What Gary's Repair Cost
Since I watched the whole process, I can tell you exactly what happened.
The Emergency Situation
By the time Gary called someone, the wall had bowed about 2.5 inches. The contractor said they could stabilize it but probably couldn't fully straighten it at this point. Too much movement had already happened.
They installed steel I-beams every 4 feet along the wall, anchored to the floor and the floor joists above. Eight beams total. Labor plus materials: $11,400.
What It Would Have Cost Earlier
If Gary had called when the crack first appeared, before significant bowing, they could have installed carbon fiber straps instead. Those are way cheaper. The contractor estimated $3,500-4,500 for the same wall length.
Carbon fiber straps are thin, almost invisible once installed, and they prevent the wall from bowing further. But they only work if the wall hasn't moved much yet. Gary was past that point.
Plus the Drainage Work
Fixing the wall doesn't fix the cause. Gary also had to pay to fix his gutters, extend his downspouts, and improve the grading around the house. Another $2,200 or so.
Grand total: About $13,600. For something that started as a crack he could have addressed for under $5,000.
My Advice After Watching This Disaster
Horizontal cracks aren't automatic emergencies.
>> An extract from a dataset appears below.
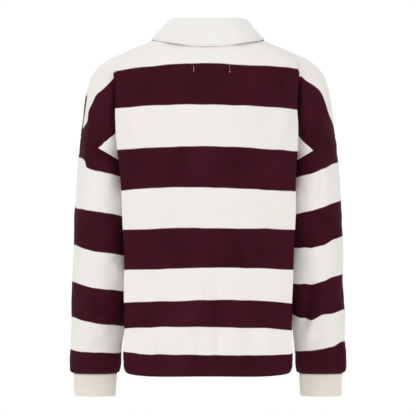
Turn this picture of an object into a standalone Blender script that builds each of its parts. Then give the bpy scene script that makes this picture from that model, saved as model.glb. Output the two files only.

But they're not something to ignore either.
Get It Looked At
If you have a horizontal crack, especially one that runs more than a few feet, get a structural engineer to look at it. Not a foundation repair company. An engineer. They'll tell you if it's stable or if it's moving.
Cost is usually $300-500. That's nothing compared to what Gary paid for waiting.
Fix the Cause First
Check your gutters. Check your downspouts. Check the grading around your foundation. Water management is everything with horizontal cracks.
I spent $150 on gutter extensions after seeing Gary's mess. Best $150 I've ever spent.
Don't Wait Like Gary Did
He admits it now. He knew something was wrong but didn't want to spend the money. Every time I see those steel beams in his basement, I think about how much he could have saved.
The crack didn't kill his house. The waiting did.